▸ **DESCRIPTION OF THE TASK**
Pull out every line with the word "part".
— start —
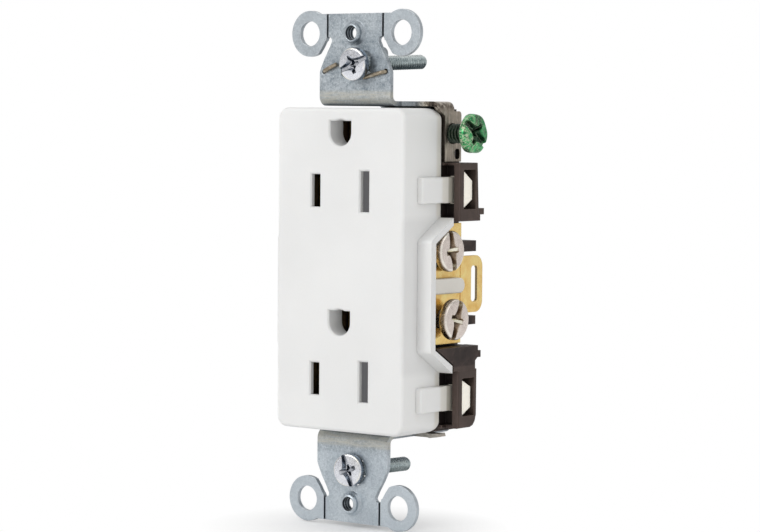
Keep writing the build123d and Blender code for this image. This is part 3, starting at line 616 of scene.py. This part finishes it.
MATERIALS = {
    "nylon_white": nylon_white(),
    "base_brown": base_brown(),
    "zinc_steel": zinc_steel(),
    "brass": brass("brass", base=(252, 218, 142), dark=(238, 192, 108),
                   smoothest=0.12, roughest=0.26, add_glow=window_glow),
    "nickel_steel": terminal_steel("nickel_steel", base=(236, 224, 216), dark=(74, 60, 48),
                                   side=(186, 170, 146)),
    "brass_screw": terminal_steel("brass_screw", base=(240, 208, 140), dark=(84, 58, 26),
                                  side=(190, 150, 86)),
    "zinc_screw": zinc_screw(),
    "green_steel": green_steel(),
    "contact_brass": brass("contact_brass", base=(196, 158, 96), dark=(150, 112, 60),
                           smoothest=0.25, roughest=0.45, add_glow=slot_glow),
    "wire": clip_wire(),
}

SLOT_OF = {part["node"]: part["material_slot"] for part in frame["record"]["subparts"]}
for node, piece in frame["nodes"].items():
    piece.data.materials.clear()
    piece.data.materials.append(MATERIALS.get(SLOT_OF[node], MATERIALS["zinc_steel"]))


# -------------------------------------------------------------- mesh helpers
def shade_by_angle(bm, smooth_deg):
    """Normals outwards, smooth faces, sharp edges above the angle."""
    bmesh.ops.recalc_face_normals(bm, faces=bm.faces)
    for face in bm.faces:
        face.smooth = True
    limit = math.radians(smooth_deg)
    for edge in bm.edges:
        edge.smooth = len(edge.link_faces) == 2 and edge.calc_face_angle(0.0) < limit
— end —
▸ **ANSWER TO THIS EXERCISE**
Keep writing the build123d and Blender code for this image. This is part 3, starting at line 616 of scene.py. This part finishes it.
SLOT_OF = {part["node"]: part["material_slot"] for part in frame["record"]["subparts"]}